Sometimes when the big dudes/dudettes decline an invitation, they suggest a postdoc replacement. These younger people almost invariably give great talks and are grateful for the opportunity.

I am organizing a subfield conference in a few months;
I am the conference chair and the only woman on the program cte. These conferences routinely don't have a single woman speaker, which is really annoying. I made a point of inviting several women speakers -- some declined, but we will still have several invited (one a postdoc after a big dude declination) and several contributed talks by women.

But no, it doesn't happen unless someone explicitly pays attention to bringing in women and makes sure people follow through. And that someone has to be a woman, still, which is depressing.

Alex said...

I'm on the board of a local professional organization that has 9 events/year. It's been a roller coaster on trying to get gender balance.
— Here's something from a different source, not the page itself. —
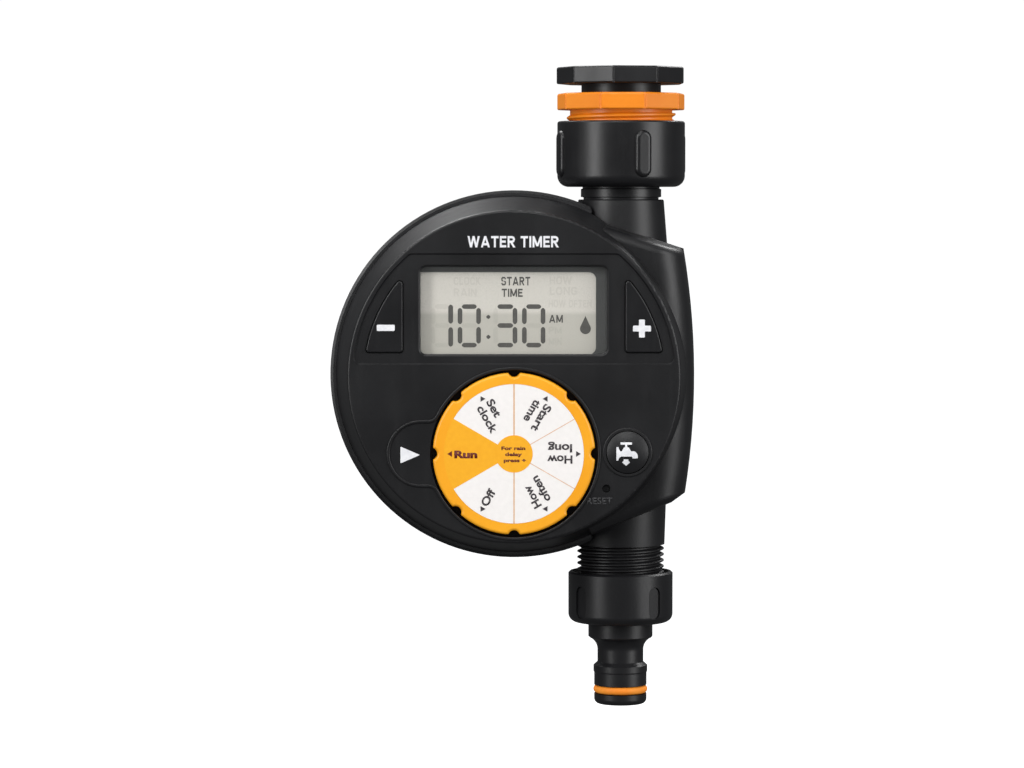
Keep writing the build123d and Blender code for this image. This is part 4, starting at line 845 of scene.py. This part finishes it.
SPAN, FLOOR_Z = 40.0, -0.42      # half its width, and its height, in metres
floor_mesh = bpy.data.meshes.new("floor")
floor_mesh.from_pydata([(x, z, FLOOR_Z) for x, z in rectangle(-SPAN, SPAN, -SPAN, SPAN)], [], [(0, 1, 2, 3)])
floor = bpy.data.objects.new("floor", floor_mesh)
scene.collection.objects.link(floor)
paint = Finish("floor_paint", Roughness=0.9, Emission_Color=WHITE, Emission_Strength=0.85)
paint.colour(paint.mix(paint.noise(3.0), (0.93, 0.93, 0.93, 1.0), (0.97, 0.97, 0.97, 1.0)))
floor_mesh.materials.append(paint.material)
floor.visible_diffuse = False
floor.visible_glossy = False
floor.visible_transmission = False


MIDDLE = (-0.02, 0.0, -0.1)      # what the lamps point at


def aimed(thing, place, target):
    """Stands a lamp or camera at a place, turned towards a target."""
    thing.location = place
    thing.rotation_euler = (Vector(target) - Vector(place)).to_track_quat("-Z", "Y").to_euler()


def softbox(name, place, width, height, power):
    lamp = bpy.data.lights.new(name, "AREA")
    lamp.shape = "RECTANGLE"
    lamp.size, lamp.size_y = width, height
    lamp.energy = power
    made = bpy.data.objects.new(name, lamp)
    scene.collection.objects.link(made)
    aimed(made, place, MIDDLE)


softbox("key_left", (-0.88, -0.72, 0.3), 0.34, 1.1, 9.0)
softbox("fill_right", (0.95, -0.6, 0.15), 0.6, 1.0, 8.2)
softbox("front", (-0.05, -1.3, 0.75), 0.9, 0.4, 4.9)
softbox("top", (-0.2, -0.35, 1.0), 0.7, 0.4, 3.0)
softbox("back_left", (-0.55, 0.75, 1.1), 0.7, 0.5, 13.0)
softbox("back_right", (0.6, 0.8, 0.9), 0.5, 0.5, 9.0)

lens = bpy.data.cameras.new("camera")
lens.sensor_width = 36.0
lens.lens = 133.0
camera = bpy.data.objects.new("camera", lens)
scene.collection.objects.link(camera)
aimed(camera, (-0.0331, -1.150, -0.0395), (-0.0331, 0.0, -0.0961))
lens.clip_start, lens.clip_end = 0.05, 20.0
scene.camera = camera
We came out of our first planning meeting with a proposed roster that was 1/3 female without any deliberate effort. Great! Then all 3 women bowed out for a number of reasons, and when asked to suggest replacements suggested colleagues of theirs...who were all male. So I raised the issue and some people went silent but others stepped up. There was a flurry of effort to at least get 1 woman on the roster, and that succeeded, but then the meeting came within an inch of being canceled for a whole bunch of complicated reasons.

Fortunately, some of the men nominated by women punted, one of them sending it back to the woman who demurred (he outranks her, and I think she suggested him because she thought the manager should represent the organization) and the other in turn nominating female colleagues. So we still wound up 3/9. Not great, but far better than 0/9 last year.

This year's work has been such a roller coaster that I plan to sit out next year. I suppose I could make some equity-oriented suggestions from the sidelines, but after seeing how stressful the behind-the-scenes work is I'm a bit uncomfortable offering a suggestion without joining in the work.